Es ist zwar die Generalprobe, aber von Anspannung oder Nervosität ist bei den beteiligten Akteuren, Musikern und der Regie nichts zu spüren. In der Mehrzweckhalle der Freien Waldorfschule Sorsum herrscht spürbar Gelassenheit bei den Mitgliedern der Theater-AG. Regisseurin Susanne Theis legt sogar noch einmal ihre Liste für den Requisitencheck zur Seite, um Fragen zu dem neuen Stück zu beantworten. Die ausgebildete Sprachtrainerin und AG-Leiterin zeigt einen Zettel, auf dem die Besetzungen und weitere Aufgabenverteilungen aufgelistet sind: ein Blatt Papier mit unzähligen Namen und Worten, unterschiedlich groß geschrieben. „Diesmal ist es ein Großprojekt, weil insgesamt 24 Schüler aus der neunten bis elften Klasse beteiligt sind“, sagt Theis. Für das alljährliche und freiwillige AG-Projekt seien so viele Anmeldungen verzeichnet worden, sagt Theis.
Viel Livemusik und Gesang
In diesem Jahr steht bei der Theater-AG das Stück „Kommt ein Mann zur Welt“ von dem Theaterbuchautoren Martin Heckmanns auf dem Spielplan. Seit etwa acht Monaten probt die AG bereits für die Premiere. „Damit sich alle Schüler einbringen können, aber auch, weil es einfach schön ist, haben wir jede Menge Livemusik und Gesang eingefügt“, sagt die Regisseurin. Das Besondere: Die Schauspieler sind auch als Musiker oder Sänger im Einsatz. „Es bedarf schon einer genauen Planung, die Wege zwischen Bühne und Musikerpodest in einen reibungslosen Ablauf einzubinden“, sagt Theis. Für diese und andere Herausforderungen seien szenische Lösungen gefunden worden.
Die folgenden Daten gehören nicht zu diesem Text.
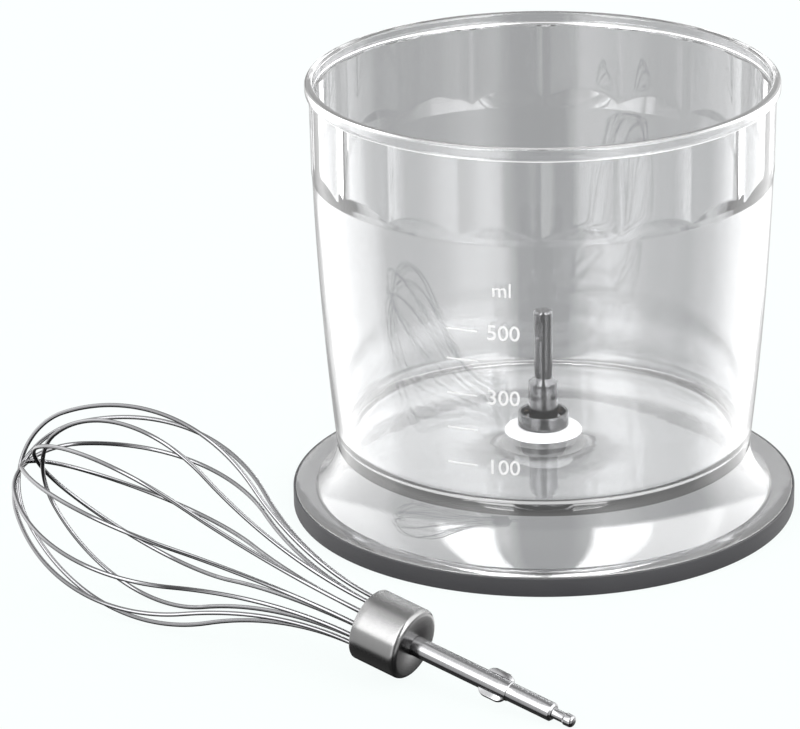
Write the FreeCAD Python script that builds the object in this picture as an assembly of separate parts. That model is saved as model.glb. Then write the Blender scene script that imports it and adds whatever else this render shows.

Instrumentale Vielfalt und bekannte Lieder
Dann bittet sie alle mitwirkenden Schauspieler auf die Bühne. Sie sollen noch einmal gemeinsam den „Konjunktur-Cha-Cha“ proben. Das 1960 durch das Hazy Osterwald-Sextett bekannt gewordene Lied wird vom musikalischen Leiter Ludwig Theis sowie den Schülern Gideon Achenbach und Marian Cordes instrumental begleitet. „Im Stück kommen Gitarre, Bass, Akkordeon, Harfe und ein Streichquartett zum Einsatz“, sagt die Regisseurin nach der kurzen Szenenprobe. „Zu hören sind auch Songs von Rio Reiser, Udo Lindenberg und Hermann van Veen“, zählt die Regisseurin auf. Nur zwei der Schüler seien ausschließlich als Musiker an der Aufführung beteiligt. Elftklässler Cornelius Theis ist im Rahmen seiner Jahresarbeit für Bühnenbild und Kostüme verantwortlich.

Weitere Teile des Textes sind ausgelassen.